Dieses Gefühl oder der Gedanke daran, war für mich aber tatsächlich keine gute Idee. Innerlich war ich sehr aufgewühlt deswegen, denn ich empfinde es doch irgendwie als Resignation, wenn ich mir das nun auch noch von meiner Krankheit nehmen lassen würde, die freie Wahl. Dachte aber, es wäre vernünftiger und hatte deshalb auch schon alles im Kopf durchgespielt. Doch heute kam mein Auto aus der Werkstatt und ich war so glücklich. Die ganzen schlechten Gefühle waren weg, ich fuhr mit ihm in die Arbeit und wusste genau, was ich tun werde: `Scheiß auf die Krankheit, ich behalt mein Auto`.

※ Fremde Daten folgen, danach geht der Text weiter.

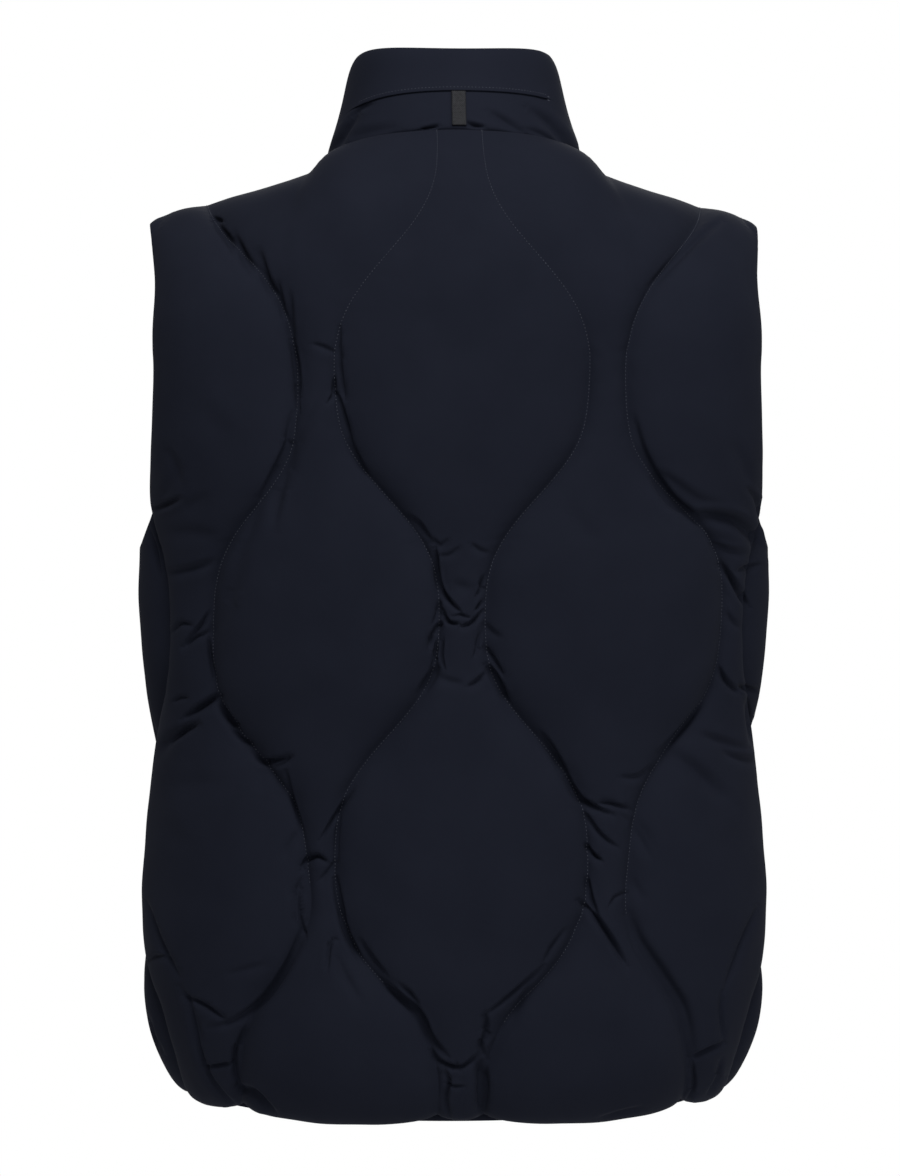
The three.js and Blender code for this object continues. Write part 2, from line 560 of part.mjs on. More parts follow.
// A geometry drawn upright about its own middle, with its face towards -Y, set on the zip.
function onZip(geometry, distance) {
  const { point, outward, along, aside } = zipAt(distance);
  const frame = new THREE.Matrix4().makeBasis(aside, outward.clone().negate(), along).setPosition(point);
  return geometry.applyMatrix4(frame);
}

// The band inside the hem, from one side of the zip round the back to the other. It keeps to the
// corners of the panels' edge.
function hemBandGeometry() {
  const rows = [panels.back_panel, panels.front_panel_left, panels.front_panel_right];
  const [back, left, right] = rows.map((cells) => cells[0]);
  const round = [...right, ...back.slice(1), ...left.slice(0, -1).reverse()].map((cell) => cell.point.clone());
  const kept = round.filter((p) => p.y > 0 || Math.abs(p.x) > HEM_BAND.frontStop);
  const places = kept.map((point, i) => {
    const along = kept[Math.min(i + 1, kept.length - 1)].clone().sub(kept[Math.max(i - 1, 0)]);
    const outward = new THREE.Vector3(-along.y, along.x, 0).normalize();
    return { point, outward, aside: new THREE.Vector3(0, 0, 1) };
  });
  return stripGeometry(places, -HEM_BAND.below, HEM_BAND.above, -HEM_BAND.inner, -HEM_BAND.outer);
}

function hangerLoopGeometry() {
  const count = 6;
  const places = Array.from({ length: count + 1 }, (_, i) => {
    const height = lerp(HANGER_LOOP.end, TUCK.height, i / count);
    const cell = collarPlace(0, height);
    return { point: movedOut(cell, cell.padding), outward: cell.outward, aside: new THREE.Vector3(1, 0, 0) };
  });
  const half = HANGER_LOOP.width / 2;
  return stripGeometry(places, -half, half, HANGER_LOOP.standsOff, HANGER_LOOP.standsOff + HANGER_LOOP.thickness);
}

// Joining closed solids.
const solids = await Module();
solids.setup();

function solidOf(geometry) {
  const bare = geometry.index ? geometry.toNonIndexed() : geometry.clone();
  const corners = bare.getAttribute("position");
  const seen = new Map();
  const places = [];
  const faces = Array.from({ length: corners.count }, (_, i) => {
    const p = [corners.getX(i), corners.getY(i), corners.getZ(i)];
    const key = p.map((x) => Math.round(x * 1e4)).join();
    if (!seen.has(key)) {
      seen.set(key, places.length / 3);
      places.push(...p);
    }
    return seen.get(key);
  });
  const mesh = { numProp: 3, vertProperties: new Float32Array(places), triVerts: new Uint32Array(faces) };
  return new solids.Manifold(new solids.Mesh(mesh));
}

function joined(geometries) {
  const whole = geometries.map(solidOf).reduce((a, b) => a.add(b)).getMesh();
  const geometry = new THREE.BufferGeometry();
  geometry.setAttribute("position", new THREE.Float32BufferAttribute(Array.from(whole.vertProperties), 3));
  geometry.setIndex(Array.from(whole.triVerts));
  geometry.computeVertexNormals();
  return geometry;
}

const block = (width, depth, height, x, y, z) => new THREE.BoxGeometry(width, depth, height).translate(x, y, z);

// The slider: a plate before and behind the teeth, a post between them above the last tooth, and a bar
// between two ears for the pull tab.
const SLIDER = { width: 8.4, height: 11, plate: 1.3, slot: 3.2, post: 2, postHeight: 2.4 };
const BAR = { radius: 0.8, length: 5.4, out: 2.35, up: 2.6 };
const EAR = { width: 1.1, middle: 2.55, beyondBar: 1.3, height: 3 };

function sliderGeometry() {
  const { width, height, plate, slot, post, postHeight } = SLIDER;
  const front = -slot / 2 - plate;
  const earDepth = BAR.out + EAR.beyondBar + 0.3;
  const ears = [-1, 1].map((side) =>
    block(EAR.width, earDepth, EAR.height, side * EAR.middle, front + 0.3 - earDepth / 2, BAR.up));
  const bar = new THREE.CylinderGeometry(BAR.radius, BAR.radius, BAR.length, 12).rotateZ(Math.PI / 2);
  return joined([
    ...[-1, 1].map((side) => block(width, plate, height, 0, (side * (slot + plate)) / 2, 0)),
    block(post, slot + 0.4, postHeight, 0, 0, (height - postHeight) / 2),
    ...ears,
    bar.translate(0, front - BAR.out, BAR.up),
  ]);
}

// The pull tab: an eye round the slider's bar, and a plate that hangs from the eye's back.
const TAB = { length: 27, halfWidth: 3.2, neckHalf: 1.5, shoulder: 6, thickness: 1.4, hole: 1.4 };
const EYE = { inner: 1.1, outer: 2.1, width: 3.4 };

function tabGeometry() {
  const { length, halfWidth, neckHalf, shoulder, thickness, hole } = TAB;
  const outline = new THREE.Shape().moveTo(neckHalf, -EYE.inner - 0.3).lineTo(-neckHalf, -EYE.inner - 0.3);
  outline.lineTo(-halfWidth, -shoulder).lineTo(-halfWidth, halfWidth - length);
  outline.absarc(0, halfWidth - length, halfWidth, Math.PI, 2 * Math.PI, false).lineTo(halfWidth, -shoulder);
  outline.holes.push(new THREE.Path().absarc(0, halfWidth - length + 0.6, hole, 0, 2 * Math.PI, true));
  const plate = new THREE.ExtrudeGeometry(outline, { depth: thickness, bevelEnabled: false, curveSegments: 8 });
  plate.rotateX(Math.PI / 2).translate(0, EYE.outer, 0);
  const round = new THREE.Shape().absarc(0, 0, EYE.outer, 0, 2 * Math.PI, false);
  round.holes.push(new THREE.Path().absarc(0, 0, EYE.inner, 0, 2 * Math.PI, true));
  const eye = new THREE.ExtrudeGeometry(round, { depth: EYE.width, bevelEnabled: false, curveSegments: 8 });
  const whole = joined([plate, eye.translate(0, 0, -EYE.width / 2).rotateY(Math.PI / 2)]);
  return whole.translate(0, -SLIDER.slot / 2 - SLIDER.plate - BAR.out, BAR.up);
}

const vest = new THREE.Group();

function add(name, geometry, material, parent = vest) {
  const mesh = new THREE.Mesh(geometry, material);
  mesh.name = name;
  parent.add(mesh);
  return mesh;
}

for (const [name, cells] of Object.entries(panels)) add(name, wallOf(cells), navyCloth());
add("collar", collarGeometry(), navyCloth());
add("hanger_loop", hangerLoopGeometry(), blackTape());
add("hem_band", hemBandGeometry(), navyCloth());
add("zip_tape_left", zipTapeGeometry(false), blackTape());
add("zip_tape_right", zipTapeGeometry(true), blackTape());
add("zip_teeth", zipTeethGeometry(), blackTape());
const box = block(ZIP_BOX.width, ZIP_BOX.thickness, ZIP_BOX.height, 0, 0, 0);
add("zip_box", onZip(box, ZIP_BOX.height / 2), blackTape());
add("slider", onZip(sliderGeometry(), sliderDistance), darkMetal());
add("pull_tab", onZip(tabGeometry(), sliderDistance), darkMetal());

export default vest;
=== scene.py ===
import math

import bmesh
import bpy
import numpy as np
from mathutils import Matrix, Vector, noise
from mathutils.bvhtree import BVHTree


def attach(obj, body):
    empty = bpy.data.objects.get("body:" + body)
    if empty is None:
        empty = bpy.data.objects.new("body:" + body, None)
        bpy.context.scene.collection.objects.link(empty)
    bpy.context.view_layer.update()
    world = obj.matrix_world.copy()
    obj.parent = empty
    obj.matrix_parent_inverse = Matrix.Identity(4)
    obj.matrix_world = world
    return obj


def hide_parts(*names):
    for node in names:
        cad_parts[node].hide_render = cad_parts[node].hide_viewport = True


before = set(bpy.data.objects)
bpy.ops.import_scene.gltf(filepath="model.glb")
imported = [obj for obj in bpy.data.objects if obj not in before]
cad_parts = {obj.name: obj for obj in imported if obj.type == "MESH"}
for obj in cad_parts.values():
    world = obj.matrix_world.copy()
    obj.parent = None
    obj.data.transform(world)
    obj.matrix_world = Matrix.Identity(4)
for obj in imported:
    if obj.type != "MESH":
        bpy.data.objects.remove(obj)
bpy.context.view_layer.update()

MM = 0.001

# The back panel.
# One piece of light woven nylon over polyester wadding and a plain lining, quilted together in upright
# wavy rows. It is cut with the armholes' back halves, sewn at the shoulders, sides and neck, and turned
# in at the armholes and the hem.

# Body sections at the lining: height, half width, depth at the back and front, and squareness.
sections = np.array([
    (-606, 163, 94, 105, 2.2),
    (-619, 173, 104, 115, 2.2),
    (-598, 186, 114, 126, 2.2),
    (-556, 197, 119, 133, 2.2),
    (-500, 197, 120, 136, 2.2),
    (-405, 191, 119, 137, 2.2),
    (-325, 196, 122, 138, 2.3),
    (-256, 198, 126, 137, 2.5),
    (-190, 198, 127, 134, 2.8),
    (-130, 198.5, 124, 126, 3.0),
])
side_hem_rise, hem_rise_fades_at = 6, -420
armhole_bottom, armhole_widest, armhole_half_depth = -256, -130, 57
neck_seam = {"half_width": 83, "y": (82, 4, -82), "z": (8, -13, -50)}
collar_top = {"half_width": 63, "y": (59, -2, -66), "z": (64, 63, 34)}
shoulder_tip = np.array([201.0, 0.0, -46.0])
shoulder_dip = 4.5
samples, neck_samples = 180, 96
underarm, over_the_fold, yoke_rows = 7, 46, 34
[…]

Was ich auch noch erzählen wollte, eine wirklich süße Geschichte. Nach dem Unfall war ich ja äußerst enttäuscht über unsere Gesellschaft, da viele einfach nicht mehr auf andere achten. So wurde ich ein paar Tage später im Gegenzug positiv überrascht und ich bin richtig froh darüber, dass ich das erleben durfte.

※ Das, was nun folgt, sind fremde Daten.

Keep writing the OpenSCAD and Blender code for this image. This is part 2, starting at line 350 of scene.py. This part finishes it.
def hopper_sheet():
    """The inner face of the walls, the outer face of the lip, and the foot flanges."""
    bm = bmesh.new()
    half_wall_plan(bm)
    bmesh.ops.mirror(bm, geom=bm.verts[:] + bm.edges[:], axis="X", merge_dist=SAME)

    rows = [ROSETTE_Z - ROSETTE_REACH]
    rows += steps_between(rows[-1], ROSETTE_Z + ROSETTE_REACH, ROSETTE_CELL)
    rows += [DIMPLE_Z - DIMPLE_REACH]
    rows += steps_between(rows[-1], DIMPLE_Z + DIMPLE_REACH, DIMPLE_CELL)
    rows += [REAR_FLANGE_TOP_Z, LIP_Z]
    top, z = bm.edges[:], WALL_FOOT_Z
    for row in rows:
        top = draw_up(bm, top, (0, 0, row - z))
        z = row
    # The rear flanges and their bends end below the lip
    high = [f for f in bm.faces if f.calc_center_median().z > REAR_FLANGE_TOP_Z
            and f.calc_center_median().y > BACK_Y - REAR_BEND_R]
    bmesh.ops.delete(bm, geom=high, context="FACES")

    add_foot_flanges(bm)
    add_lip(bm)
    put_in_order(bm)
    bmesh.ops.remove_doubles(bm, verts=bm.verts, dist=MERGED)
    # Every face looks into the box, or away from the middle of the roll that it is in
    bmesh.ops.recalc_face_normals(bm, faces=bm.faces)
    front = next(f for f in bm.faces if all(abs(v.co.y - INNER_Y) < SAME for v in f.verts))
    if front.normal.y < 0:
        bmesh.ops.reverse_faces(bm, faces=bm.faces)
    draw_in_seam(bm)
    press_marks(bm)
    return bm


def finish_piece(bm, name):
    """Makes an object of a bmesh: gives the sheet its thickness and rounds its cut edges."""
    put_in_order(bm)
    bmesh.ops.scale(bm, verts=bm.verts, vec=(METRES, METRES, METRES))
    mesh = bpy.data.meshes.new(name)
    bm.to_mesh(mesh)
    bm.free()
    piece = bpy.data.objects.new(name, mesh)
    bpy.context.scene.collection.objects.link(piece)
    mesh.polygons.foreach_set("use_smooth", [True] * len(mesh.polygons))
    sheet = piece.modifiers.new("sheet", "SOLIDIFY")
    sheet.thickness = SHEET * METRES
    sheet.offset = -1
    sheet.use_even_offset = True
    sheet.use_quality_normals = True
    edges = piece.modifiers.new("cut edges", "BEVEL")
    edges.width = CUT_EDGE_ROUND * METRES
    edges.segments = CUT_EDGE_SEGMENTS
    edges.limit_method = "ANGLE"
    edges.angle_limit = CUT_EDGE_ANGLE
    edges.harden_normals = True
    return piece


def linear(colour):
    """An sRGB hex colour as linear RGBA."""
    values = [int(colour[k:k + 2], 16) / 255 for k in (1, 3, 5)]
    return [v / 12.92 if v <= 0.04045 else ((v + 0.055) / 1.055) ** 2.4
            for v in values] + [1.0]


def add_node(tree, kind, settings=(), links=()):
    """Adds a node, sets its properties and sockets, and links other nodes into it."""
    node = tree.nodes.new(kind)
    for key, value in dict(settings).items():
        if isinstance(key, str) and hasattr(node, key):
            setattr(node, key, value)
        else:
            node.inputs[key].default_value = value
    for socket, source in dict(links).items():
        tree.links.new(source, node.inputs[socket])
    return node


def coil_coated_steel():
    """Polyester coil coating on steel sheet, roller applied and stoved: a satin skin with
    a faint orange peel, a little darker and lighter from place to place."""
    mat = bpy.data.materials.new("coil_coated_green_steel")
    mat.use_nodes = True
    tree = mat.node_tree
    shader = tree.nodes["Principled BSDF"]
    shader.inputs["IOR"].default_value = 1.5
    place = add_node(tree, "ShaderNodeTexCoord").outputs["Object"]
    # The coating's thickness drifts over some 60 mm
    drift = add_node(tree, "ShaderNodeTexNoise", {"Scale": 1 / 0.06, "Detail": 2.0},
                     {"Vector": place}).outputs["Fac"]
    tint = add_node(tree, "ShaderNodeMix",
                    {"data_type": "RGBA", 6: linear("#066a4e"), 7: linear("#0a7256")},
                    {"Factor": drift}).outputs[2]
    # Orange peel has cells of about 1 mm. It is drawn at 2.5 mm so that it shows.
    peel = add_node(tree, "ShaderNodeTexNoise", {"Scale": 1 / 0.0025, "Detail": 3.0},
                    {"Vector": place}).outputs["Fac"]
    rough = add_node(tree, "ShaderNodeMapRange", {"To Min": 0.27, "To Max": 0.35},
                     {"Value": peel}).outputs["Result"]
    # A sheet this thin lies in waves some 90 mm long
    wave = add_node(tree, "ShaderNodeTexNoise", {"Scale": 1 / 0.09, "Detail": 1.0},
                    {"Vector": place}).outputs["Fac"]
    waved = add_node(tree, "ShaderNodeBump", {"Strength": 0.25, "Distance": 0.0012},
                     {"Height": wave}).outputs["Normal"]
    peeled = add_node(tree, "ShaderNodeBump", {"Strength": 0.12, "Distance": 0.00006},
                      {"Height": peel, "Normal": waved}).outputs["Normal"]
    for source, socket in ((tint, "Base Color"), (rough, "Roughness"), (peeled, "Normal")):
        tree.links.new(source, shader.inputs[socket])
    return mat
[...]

Ich habe ja schon von diesem kleinen Mädchen erzählt, dem ich beim Einkaufen ein Mädchen-Kinder-Heft spendiert habe (Entscheidung I). Kann mich noch wie gestern an ihr Strahlen erinnern und an ihre Mutter – zauberhaft. Auf jeden Fall war ich in den Tagen der Auszeit mal wieder in diesem Laden, bei uns im Ort, einkaufen und stand gerade an der Kasse. Da waren zwei Jungen, vielleicht elf oder zwölf, voll im Herbstferienmodus und haben ein paar typische Kleinigkeiten einkaufen wollen, was zum Trinken und zum Essen/Naschen. Beim Kassieren stellten die Kinder dann fest, sie hatten nicht genug Geld dabei und die Kassiererin fragte die Jungs dann, auf was sie denn verzichten konnten. Sie sahen sich etwas verzweifelt gegenseitig an und wussten grad gar nicht, wie sie mit der Situation umgehen sollten. Hinter mir stand eine andere Frau, die auch in dem Geschäft arbeitet und privat einkaufen war, und fragte dann, um wieviel es geht.

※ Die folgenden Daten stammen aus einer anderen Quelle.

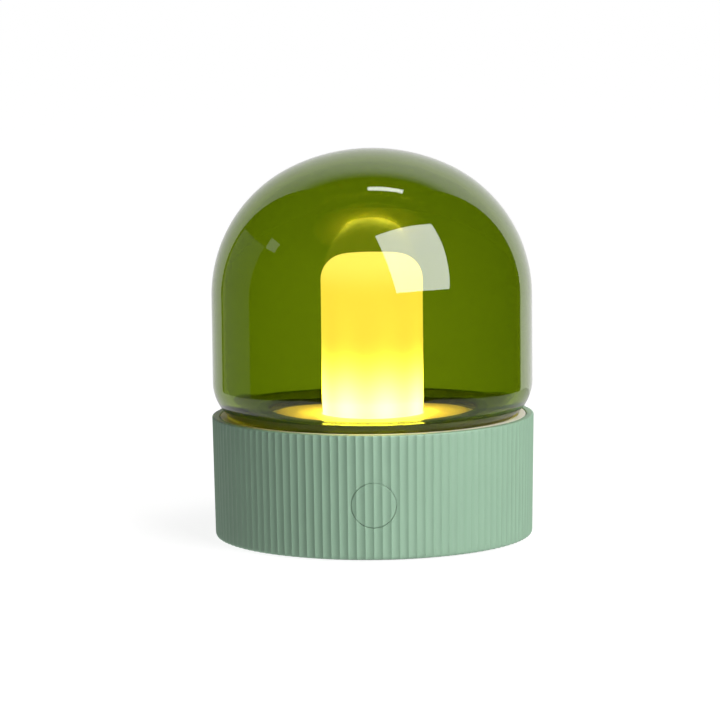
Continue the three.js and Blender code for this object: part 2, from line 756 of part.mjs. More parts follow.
/** The main board with its screws, socket, chips and connectors. */
function boardGroup() {
  const group = new THREE.Group();
  add(group, 'main_board', mainBoard(), 'board');
  const screwSeat = mainBoardTop + touchGap;
  boardPostPlaces().forEach(([x, y], index) => {
    const downwards = screw(boardScrew).rotate([180, 0, 0]);
    add(group, `board_screw_${index + 1}`, downwards, 'steel', [x, y, screwSeat]);
  });
  add(group, 'charging_socket', chargingSocket(), 'steel', [0, socketMouth, socketCentre]);
  const half = [tongue.width / 2, tongue.thickness / 2];
  const blade = block([-half[0], -tongue.back, -half[1]], [half[0], -tongue.front, half[1]]);
  add(group, 'socket_tongue', blade, 'darkPlastic', [0, socketMouth, socketCentre]);
  const middle = (mainBoardFront + mainBoardBack) / 2;
  const top = mainBoardTop + touchGap;
  add(group, 'charge_controller', chip(controllerChip), 'darkPlastic', [controllerChip.x, middle, top]);
  add(group, 'power_inductor', chip(inductorBlock), 'darkPlastic', [inductorBlock.x, middle, top]);
  for (const [name, size] of [['battery_connector', batteryPlug], ['led_connector', ledPlug]]) {
    const body = block([-size.width / 2, 0, 0], [size.width / 2, size.depth, size.height]);
    add(group, name, body, 'natural', [size.x, mainBoardFront + size.behind, top]);
  }
  return group;
}

/** A square block with rounded upright edges, standing on z = 0. */
function chip({ side, height, edge }) {
  return roundedBlock([-side / 2, -side / 2, 0], [side / 2, side / 2, height], edge);
}

/** The push button, its frame, and the switch behind it. */
function buttonGroup() {
  const group = new THREE.Group();
  add(group, 'button_cap', buttonCap(), 'sage');
  add(group, 'button_frame', buttonFrame(), 'darkPlastic');
  const half = switchBoardSize / 2;
  const board = block(
    [-half, switchBoardFront, buttonHeight - half],
    [half, switchBoardFront + boardThickness, buttonHeight + half],
  );
  add(group, 'switch_board', board, 'board');
  add(group, 'switch_body', switchBody(), 'darkPlastic');
  const plunger = rod(plungerRadius, plungerFront, plungerFront + plungerLength, buttonHeight, tinyFacets);
  add(group, 'switch_plunger', plunger, 'natural');
  return group;
}

/** The leads, each from its piece to its connector. */
function leadGroup() {
  const group = new THREE.Group();
  const [, backRow] = cellRows();
  const stripEnd = cellLength / 2 + cellNub.length + stripThickness + 2 * touchGap + leadRadius;
  const connectorTop = mainBoardTop + touchGap + batteryPlug.height / 2;
  const connectorFront = mainBoardFront + batteryPlug.behind - touchGap;
  const ledPlugMiddle = mainBoardFront + ledPlug.behind + ledPlug.depth / 2;
  const ledPlugTop = mainBoardTop + 2 * touchGap + ledPlug.height;
  const overCells = cellHeight + cellRadius + 3;
  for (const [name, side] of [['red', 1], ['black', -1]]) {
    add(group, `battery_lead_${name}`, lead([
      [side * stripEnd, backRow, cellHeight],
      [side * stripEnd, backRow + 6, cellHeight + 2],
      [side * (stripEnd - 8), cellCentreY + cellSpacing + 6, cellHeight + 4],
      [side * 10, mainBoardFront - 6, cellHeight],
      [side * 2, connectorFront - 3, connectorTop],
      [side * 2, connectorFront, connectorTop],
    ]), name);
    add(group, `led_lead_${name}`, lead([
      [ledPlug.x + side * 1.2, ledPlugMiddle, ledPlugTop],
      [ledPlug.x + side * 1.2, ledPlugMiddle, ledPlugTop + 3],
      [ledPlug.x + side * 1.2 - 2, mainBoardFront, overCells + 2],
      [side * 1.4, 2, rimHeight + carrierTop - 9],
      [side * 1.4, 0, rimHeight + carrierTop - 3],
      [side * 1.4, 0, rimHeight + pedestalTop],
    ]), name);
    add(group, `switch_lead_${name}`, lead([
      [side * 1.2, frameBackY + touchGap, buttonHeight],
      [side * 1.2, frameRear + 2, buttonHeight],
      [side * 1.2 - 6, cellCentreY - cellSpacing / 2, overCells],
      [side * 1.2 - 12, cellCentreY + cellSpacing / 2, overCells],
      [side * 1.2 - 14, mainBoardFront, mainBoardTop + 6],
      [side * 1.2 - 11, mainBoardFront + 5.5, mainBoardTop + 3],
      [side * 1.2 - 11, mainBoardFront + 5.5, mainBoardTop + touchGap],
    ]), name);
  }
  return group;
}

const lamp = new THREE.Group();
lamp.add(rimGroup(), housingGroup(), batteryGroup(), boardGroup(), buttonGroup(), leadGroup());

export default lamp;
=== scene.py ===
"""The looks of a rechargeable table lamp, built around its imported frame.

A thick olive glass bell stands mouth down in the rim of a ribbed sage base, over a frosted
candle-shaped diffuser lit by a ring of LEDs. Sizes in the classes are millimetres, and heights
are above the face that the lamp stands on. Each mesh is turned into metres as it is made.
"""

from __future__ import annotations

import json
import logging
import math
from collections.abc import Sequence
from dataclasses import dataclass, field
from enum import Enum
from typing import Any

import bpy
import numpy as np
from mathutils import Matrix, Vector


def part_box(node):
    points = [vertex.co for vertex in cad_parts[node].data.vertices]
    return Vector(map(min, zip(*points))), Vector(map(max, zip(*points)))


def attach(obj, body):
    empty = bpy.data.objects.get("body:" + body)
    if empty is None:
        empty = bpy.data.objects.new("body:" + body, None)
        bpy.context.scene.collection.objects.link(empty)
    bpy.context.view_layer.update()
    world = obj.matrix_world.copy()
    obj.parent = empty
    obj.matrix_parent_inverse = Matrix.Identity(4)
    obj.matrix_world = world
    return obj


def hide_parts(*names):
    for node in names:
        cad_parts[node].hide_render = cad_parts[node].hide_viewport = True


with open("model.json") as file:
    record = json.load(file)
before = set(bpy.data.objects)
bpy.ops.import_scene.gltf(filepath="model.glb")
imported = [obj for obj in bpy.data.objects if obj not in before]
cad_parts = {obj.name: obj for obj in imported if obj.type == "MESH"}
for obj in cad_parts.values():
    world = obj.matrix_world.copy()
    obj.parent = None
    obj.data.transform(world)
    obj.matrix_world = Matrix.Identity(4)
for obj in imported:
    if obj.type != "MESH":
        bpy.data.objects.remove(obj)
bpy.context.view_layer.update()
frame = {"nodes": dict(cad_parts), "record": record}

MM = 0.001
# Millimetres between pieces that rest on each other, and between pieces that lie side by side.
TOUCH_GAP = 0.3
LOOSE_GAP = 0.4
# How far a cutting shape sticks out past the face that it opens, in millimetres.
OVERSHOOT = 1.0
# Points nearer to each other than this, in millimetres, are one point.
SAME_POINT = 1e-6
# The numbers of the screws at the corners of the cover and the board, and of those in the carrier.
CORNER_SCREWS = range(1, 5)
CARRIER_SCREWS = range(1, 4)
COVER_SCREW_LENGTH = 13.0
# How many steps a large ring has once round.
RING_COLUMNS = 256
Colour = tuple[float, float, float]
log = logging.getLogger("lamp")


# ---- Where things are ------------------------------------------------------------------------


def box(node: str) -> tuple[np.ndarray, np.ndarray]:
    """The lowest and highest corners of a CAD node, in millimetres.

    Args:
        node: The node's name.

    Returns:
        Two arrays of three numbers.
    """
    low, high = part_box(node)
    return np.array(low) / MM, np.array(high) / MM


def middle(node: str) -> np.ndarray:
    """The middle of a CAD node's box, in millimetres."""
    low, high = box(node)
    return (low + high) / 2


# ---- Surfaces --------------------------------------------------------------------------------


def arc(centre: Sequence[float], radius: float, start: float, stop: float, steps: int) -> np.ndarray:
    """Points of an arc: centre + radius times (sin a, cos a), with a measured from straight up.

    Args:
        centre: Radius and height of the arc's centre.
        radius: The arc's radius.
        start: First angle, in degrees.
        stop: Last angle, in degrees.
        steps: How many chords the arc has.

    Returns:
        An array of (radius, height) rows.
    """
    angle = np.radians(np.linspace(start, stop, steps + 1))
    return np.asarray(centre) + radius * np.stack([np.sin(angle), np.cos(angle)], axis=1)


def line(start: Sequence[float], stop: Sequence[float], steps: int) -> np.ndarray:
    """Points at equal steps on a straight line from start to stop."""
    share = np.linspace(0.0, 1.0, steps + 1)[:, None]
    return (1 - share) * np.asarray(start, float) + share * np.asarray(stop, float)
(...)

„57 Cent.“ Sagte die Kassiererin.
„Ach, komm, das schenk ich euch“ kam wie aus der Pistole geschossen. Die Jungs strahlten über beide Ohren und bedankten sich, fragten wie sie ihr das Geld später wiedergeben könnten. „Ist ein Geschenk. Jeden Tag eine gute Tat.“
Genau das war der Satz, den ich damals zu dem Mädchen gesagt habe und ich strahlte über beide Ohren. Ich zollte ihr meinen Respekt und sagte ihr, dass ich das einfach klasse finde.

Das, was man Kindern neiden könnte, die Unbeschwertheit zu Beginn des Lebens – wird durch die Erfahrung aufgewogen, die man Ihnen als Erwachsener weitergeben kann. Ich hoffe wirklich, dass sich unsere Kinder solche Gesten zu eigen machen und diese als Erwachsene ebenfalls weitergeben. Jeden Tag eine gute Tat!